Eğitim çocuğundan, ihtiyarına kadar, her yaştaki insanlar için geçerlidir.
Bu geçerlilikle ilgili uygulama, ailede başlar. Onun için ilk eğitimciler, aile büyükleridir. Onlar çocuğunun davranış bilincini geliştirir. Çocuk böyle bir gelişimle okulun yolunu tutar.
Okulun ilk gününden itibaren, kitap sayfalarında gezinen çocuk, başarı mesajlarıyla çevresinin ilgi odağı olur. Edindiği bilgiler, yaşantısının her devrinde, gelişimini sağlar.
Genç karşılaştığı engelleri çalışarak aşmasını bilecektir. Kendisine göre, karşılaştığı zorluklardan biri de üniversiteye hazırlıktır. Üniversiteye hazırlık, yakalandığı önemli engellerden biridir. Engelden kurtulmak için gece gündüz çalışır ve başarır.
Büyük bir heyecanla okulunu bitiren genç, hayata atılır. Böylece genç eğitim sisteminin çarklarından geçmiş fakat kendini, hayatın acımasız dalgaları arasında bulur.

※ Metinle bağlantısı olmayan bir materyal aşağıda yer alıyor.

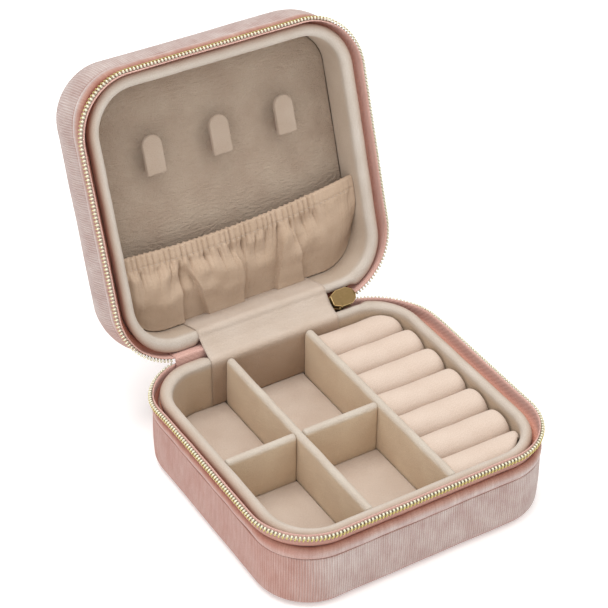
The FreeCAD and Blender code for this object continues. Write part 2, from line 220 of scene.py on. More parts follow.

Bunun için eğitimciler, genci sayfalara hapsetme yerine, kişiliğini kazanma doğrultusunda çaba gösteren, bir birey olarak yetiştirmeyi amaç edinir. Çocuğun kişiliği sevgi, saygıyla donanmış, ahlâklı ve adaletli yaşama doğrultusunda planlanacaktır. Böylece insanlar arasında, güvenilir, nazik ve düzgün yaşantısını devam ettirir. Kendinin istemediğini başkasına yapmamayı öğrenir. Bu şekilde, engebeli zirveyi aşmasını bilir. Toplumda yaygın anlayışıyla, “oturmasını kalkmasını bilen,” kişilikli olarak yetişmiş olur.
Kişiliğini geliştirme yönünde, çevresini de temiz tutmasını bilecektir. Bu duyguları aile ve okul eğitiminde öncelikle almış olacaktır. Sınıf içindeki masasının, evindekinden farkının olmadığını öğrenmiştir.
Örneklerle anlatıldığı gibi yetişen genç, insanlık değerlerini özümsemesi gerekir. Bu eğitim sistemi okulun dördüncü sınıfına kadar uygulanmalıdır. Yetişen çocuk harf tanımadan önce taşıyacağı değerleri öğrenmelidir. İnsanlık neyi gerektiriyorsa onu öğrenip hayatına uyarlayacaktır. Böylece hayatın bir anlamı olduğunu bilecek ve olgun kişiliğe sahip olacaktır.
Bu tür bir eğitimden geçen, yarının genci, varsın bilimsel bilgilerden uzak olsun. Gerektiğinde nereden ve nasıl öğreneceğini sorgulayıp bulacaktır. Kitaplardan deneyi öğrenecek ve üzerinde yorum yapacaktır. Böylece yenilik konusunda farkındalık yaratacaktır. Yoksa yaşanan olayın fotoğrafını çekmenin bir alemi yoktur.
Böyle bir sistemden geçmiş, yaparak ve yaşayarak öğrenmiş bir genç; medeni, aydın ve bilimsel araştırmalar yapan niteliğiyle seviyeli bir toplumun oluşmasına büyük katkısı olacaktır.
Eğitimin amacı insanca yaşamayı ve doğayla uyumu öğretmelidir. Yoksa çocuğun beynini kitap bilgileriyle fotokopi gibi doldursan ne yazar. Ayının ormana vermediği zararı kendisi verebilir. Sahilleri bir daha oturulamayacak hâle getirir.
Eğitim, öncelikle kişilikli insan yetiştirme üzerin kurgulanmalıdır. Ülke çapında uygulanmalı ve fırsat eşitliği sağlanmalıdır.
Yetişen gençler başarıda yarışmalıdır.